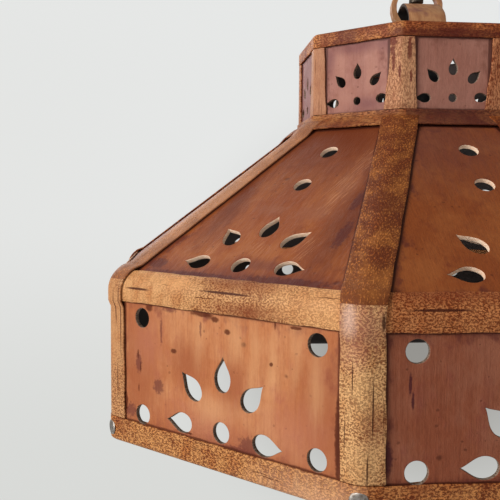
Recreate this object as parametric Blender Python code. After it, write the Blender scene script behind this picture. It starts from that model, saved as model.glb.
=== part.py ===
# Octagonal pendant lamp of birch bark: skirt, sloping cone and collar of pierced
# bark panels, bound along every edge with bark strips, hung on a cord in a bark loop.
# Metres, +Z up. The origin is on the ceiling, at the middle of the hook's plate.

from math import acos, atan2, ceil, cos, hypot, pi, radians, sin, sqrt, tan

import bmesh
import bpy
from mathutils import Matrix, Vector

for old_object in list(bpy.data.objects):
    bpy.data.objects.remove(old_object, do_unlink=True)

# Driving dimensions of the shade
SIDES = 8
SKIRT_ACROSS_FLATS = 0.3775
COLLAR_ACROSS_FLATS = 0.1415
SKIRT_HEIGHT = 0.0878
CONE_RISE = 0.0912
COLLAR_HEIGHT = 0.0523
BARK = 0.0025
STRIP = 0.0010
BINDING = 0.0012
GAP = 0.0003

# Strips over the edges of the panels
EAVE_BEND = 0.0120
EAVE_SETBACK = 0.0048
RIB_WIDTH = 0.0105
EAVE_STRIP_DOWN = 0.0111
EAVE_STRIP_UP = 0.0070
TOP_STRIP_DOWN = 0.0118
TOP_STRIP_UP = 0.0032
COLLAR_STRIP_TOP = 0.0072
COLLAR_STRIP_BASE = 0.0095
BOTTOM_BINDING_HEIGHT = 0.0132
RIM_BINDING_HEIGHT = 0.0086
CORNER_CUT = 0.0005
COLLAR_TUCK = 0.0040
COLLAR_SEAM_SIDE = 4
LAP = 0.0015
BEND_STEPS = 4

# Cut-outs in the panels: a fan of teardrops over a round hole, and round holes
HOLE_RADIUS = 0.0051
FAN_RADIUS = 0.0048
FAN_REACH = 0.0248
FAN_TIP = 0.0370
FAN_RAYS = 5
SKIRT_FAN_HEIGHT = 0.0192
SKIRT_HOLE_ASIDE = 0.0552
SKIRT_HOLE_HIGH = 0.0690
CONE_FAN_HEIGHT = 0.0185
CONE_LOW_HOLE = 0.0840
CONE_HIGH_HOLE = 0.1145
SMALL_HOLE_RADIUS = 0.0023
SMALL_FAN_RADIUS = 0.0024
SMALL_FAN_REACH = 0.0152
SMALL_FAN_TIP = 0.0218
COLLAR_FAN_HEIGHT = 0.0100
HOLE_POINTS = 10
DROP_POINTS = 7
SMALL_HOLE_POINTS = 8
SMALL_DROP_POINTS = 5

# Rivets
RIVET_HEAD_RADIUS = 0.0043
RIVET_HEAD_HEIGHT = 0.0019
RIVET_SHANK_RADIUS = 0.0015
RIVET_TAIL_RADIUS = 0.0028
RIVET_TAIL_HEIGHT = 0.0007
CORNER_RIVET_HEIGHT = 0.0066

# Bow across the collar and the loop that carries it
BOW_WIDTH = 0.0200
BOW_THICKNESS = 0.0060
BOW_RISE = 0.0230
BOW_LEG = 0.0240
BOW_BEND = 0.0140
BOW_SKEW = 0.0100
LOOP_RADIUS = 0.0147
LOOP_THICKNESS = 0.0032
LOOP_WIDTH = 0.0095
LOOP_STEPS = 24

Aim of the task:
Go through the listing and print each line exactly as it appears.

The reply:
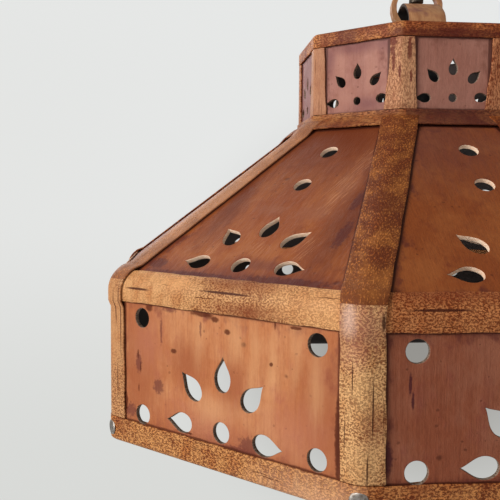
Recreate this object as parametric Blender Python code. After it, write the Blender scene script behind this picture. It starts from that model, saved as model.glb.
=== part.py ===
# Octagonal pendant lamp of birch bark: skirt, sloping cone and collar of pierced
# bark panels, bound along every edge with bark strips, hung on a cord in a bark loop.
# Metres, +Z up. The origin is on the ceiling, at the middle of the hook's plate.

from math import acos, atan2, ceil, cos, hypot, pi, radians, sin, sqrt, tan

import bmesh
import bpy
from mathutils import Matrix, Vector

for old_object in list(bpy.data.objects):
    bpy.data.objects.remove(old_object, do_unlink=True)

# Driving dimensions of the shade
SIDES = 8
SKIRT_ACROSS_FLATS = 0.3775
COLLAR_ACROSS_FLATS = 0.1415
SKIRT_HEIGHT = 0.0878
CONE_RISE = 0.0912
COLLAR_HEIGHT = 0.0523
BARK = 0.0025
STRIP = 0.0010
BINDING = 0.0012
GAP = 0.0003

# Strips over the edges of the panels
EAVE_BEND = 0.0120
EAVE_SETBACK = 0.0048
RIB_WIDTH = 0.0105
EAVE_STRIP_DOWN = 0.0111
EAVE_STRIP_UP = 0.0070
TOP_STRIP_DOWN = 0.0118
TOP_STRIP_UP = 0.0032
COLLAR_STRIP_TOP = 0.0072
COLLAR_STRIP_BASE = 0.0095
BOTTOM_BINDING_HEIGHT = 0.0132
RIM_BINDING_HEIGHT = 0.0086
CORNER_CUT = 0.0005
COLLAR_TUCK = 0.0040
COLLAR_SEAM_SIDE = 4
LAP = 0.0015
BEND_STEPS = 4

# Cut-outs in the panels: a fan of teardrops over a round hole, and round holes
HOLE_RADIUS = 0.0051
FAN_RADIUS = 0.0048
FAN_REACH = 0.0248
FAN_TIP = 0.0370
FAN_RAYS = 5
SKIRT_FAN_HEIGHT = 0.0192
SKIRT_HOLE_ASIDE = 0.0552
SKIRT_HOLE_HIGH = 0.0690
CONE_FAN_HEIGHT = 0.0185
CONE_LOW_HOLE = 0.0840
CONE_HIGH_HOLE = 0.1145
SMALL_HOLE_RADIUS = 0.0023
SMALL_FAN_RADIUS = 0.0024
SMALL_FAN_REACH = 0.0152
SMALL_FAN_TIP = 0.0218
COLLAR_FAN_HEIGHT = 0.0100
HOLE_POINTS = 10
DROP_POINTS = 7
SMALL_HOLE_POINTS = 8
SMALL_DROP_POINTS = 5

# Rivets
RIVET_HEAD_RADIUS = 0.0043
RIVET_HEAD_HEIGHT = 0.0019
RIVET_SHANK_RADIUS = 0.0015
RIVET_TAIL_RADIUS = 0.0028
RIVET_TAIL_HEIGHT = 0.0007
CORNER_RIVET_HEIGHT = 0.0066

# Bow across the collar and the loop that carries it
BOW_WIDTH = 0.0200
BOW_THICKNESS = 0.0060
BOW_RISE = 0.0230
BOW_LEG = 0.0240
BOW_BEND = 0.0140
BOW_SKEW = 0.0100
LOOP_RADIUS = 0.0147
LOOP_THICKNESS = 0.0032
LOOP_WIDTH = 0.0095
LOOP_STEPS = 24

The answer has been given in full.